European security is best served by the restoration of trading relations and freedom of travel between Russians and other Europeans; buttressed by an equal defence capability between Russia and significant European military powers including the UK, France, Germany, Poland and Ukraine.
Ukraine in NATO would be welcome. However I would expect opposition from US and Hungary. More favourable comments coming now from Turkey. If Britain, France and Germany can align to a common approach the chances could be boosted.
We have just returned from a cruise to Baltic ports, for pleasure, but we have learnt so much.
Even in Copenhagen (our first call) they are building up defences against Russia. In Estonia there are Ukraine flags everywhere, and in Latvia and Lithuania too there are flags and even picked up by us as tourists the constant fear of Russia.

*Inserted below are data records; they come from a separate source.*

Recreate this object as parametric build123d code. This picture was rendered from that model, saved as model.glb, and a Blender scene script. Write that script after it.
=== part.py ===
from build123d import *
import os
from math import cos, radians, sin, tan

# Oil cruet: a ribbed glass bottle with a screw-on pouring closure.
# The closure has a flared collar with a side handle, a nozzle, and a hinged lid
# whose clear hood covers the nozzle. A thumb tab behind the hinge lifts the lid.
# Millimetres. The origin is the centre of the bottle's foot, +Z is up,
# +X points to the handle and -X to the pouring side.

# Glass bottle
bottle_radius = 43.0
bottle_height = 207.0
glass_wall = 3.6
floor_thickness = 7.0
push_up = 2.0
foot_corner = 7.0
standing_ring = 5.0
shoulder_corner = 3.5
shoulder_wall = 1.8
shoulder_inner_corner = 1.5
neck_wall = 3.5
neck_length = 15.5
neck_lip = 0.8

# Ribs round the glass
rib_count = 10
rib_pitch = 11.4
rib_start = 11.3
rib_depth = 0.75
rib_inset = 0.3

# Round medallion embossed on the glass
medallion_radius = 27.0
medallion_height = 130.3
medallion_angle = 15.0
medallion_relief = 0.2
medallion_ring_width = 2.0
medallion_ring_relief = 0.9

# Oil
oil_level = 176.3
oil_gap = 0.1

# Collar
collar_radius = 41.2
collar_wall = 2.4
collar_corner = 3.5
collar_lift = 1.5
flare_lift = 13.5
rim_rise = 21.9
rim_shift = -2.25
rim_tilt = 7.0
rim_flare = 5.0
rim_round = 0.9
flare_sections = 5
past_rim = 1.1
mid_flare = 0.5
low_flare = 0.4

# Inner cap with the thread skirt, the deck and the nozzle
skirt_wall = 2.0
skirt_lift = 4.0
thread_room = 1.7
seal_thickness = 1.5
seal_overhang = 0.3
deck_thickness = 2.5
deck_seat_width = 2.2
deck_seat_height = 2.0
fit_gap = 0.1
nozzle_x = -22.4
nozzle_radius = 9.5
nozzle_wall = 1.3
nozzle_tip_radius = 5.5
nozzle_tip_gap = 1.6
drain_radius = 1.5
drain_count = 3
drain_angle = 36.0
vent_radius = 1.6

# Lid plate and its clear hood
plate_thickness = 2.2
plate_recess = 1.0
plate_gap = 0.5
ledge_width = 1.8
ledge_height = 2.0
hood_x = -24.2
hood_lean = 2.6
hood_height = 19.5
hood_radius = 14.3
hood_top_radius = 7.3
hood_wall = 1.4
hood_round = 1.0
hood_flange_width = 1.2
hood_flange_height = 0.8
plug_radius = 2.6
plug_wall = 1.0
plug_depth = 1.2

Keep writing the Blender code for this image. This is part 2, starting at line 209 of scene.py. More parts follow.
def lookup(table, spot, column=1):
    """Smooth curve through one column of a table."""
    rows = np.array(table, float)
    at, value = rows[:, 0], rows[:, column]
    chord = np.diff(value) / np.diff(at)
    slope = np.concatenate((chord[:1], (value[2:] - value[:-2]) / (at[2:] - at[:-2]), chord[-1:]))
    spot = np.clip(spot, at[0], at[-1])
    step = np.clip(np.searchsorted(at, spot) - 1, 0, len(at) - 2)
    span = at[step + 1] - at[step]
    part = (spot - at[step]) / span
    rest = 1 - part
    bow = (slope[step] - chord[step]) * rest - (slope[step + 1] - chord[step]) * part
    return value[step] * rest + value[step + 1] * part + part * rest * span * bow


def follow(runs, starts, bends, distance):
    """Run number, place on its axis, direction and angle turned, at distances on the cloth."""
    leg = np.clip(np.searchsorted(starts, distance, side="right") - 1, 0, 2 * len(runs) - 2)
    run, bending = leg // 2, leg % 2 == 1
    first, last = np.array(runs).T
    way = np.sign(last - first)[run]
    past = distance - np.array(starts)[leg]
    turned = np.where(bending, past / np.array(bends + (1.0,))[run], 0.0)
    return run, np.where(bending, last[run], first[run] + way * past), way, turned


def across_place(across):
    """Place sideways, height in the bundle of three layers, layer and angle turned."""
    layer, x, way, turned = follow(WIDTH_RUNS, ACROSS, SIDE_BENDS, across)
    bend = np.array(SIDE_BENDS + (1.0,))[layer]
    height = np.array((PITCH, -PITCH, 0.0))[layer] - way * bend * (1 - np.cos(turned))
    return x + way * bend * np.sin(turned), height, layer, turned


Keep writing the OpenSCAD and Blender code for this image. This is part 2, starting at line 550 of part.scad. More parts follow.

Tour guides were telling tourists how careful they have to be about who they speak to and what they do, as there are Russian spies everywhere.
This is so sad in contrast to the joy and progress after gaining independence in 1990. In Lithuania the guide told us how they used to be the most depressed country in the world, with high suicide rates, but now they (he was an educational psychologist) are working hard with schools to build up hope and progress with their advanced technological and “using brain” industries and the country was 4th in the world for pupils per head of population for the number in higher education.
However 24% of the population was Russians who refused to learn to speak the language and kept on saying that they were waiting to be “rescued” by Russia.
Very understandably they were keen to impress us Brits, be our friends, and build up relationships. they could be next after Ukraine and need our help.
Lovely people, beautiful buildings, wanting to build on hope and progress (all as carbon neutral as possible!) yet living in fear with the threat next door.
The only lasting solution will stem from negotiations between the warring parties. For this to succeed each much have realistic objectives and a willingness to compromise. This must include incentives that result from global pressure on both sides for peace.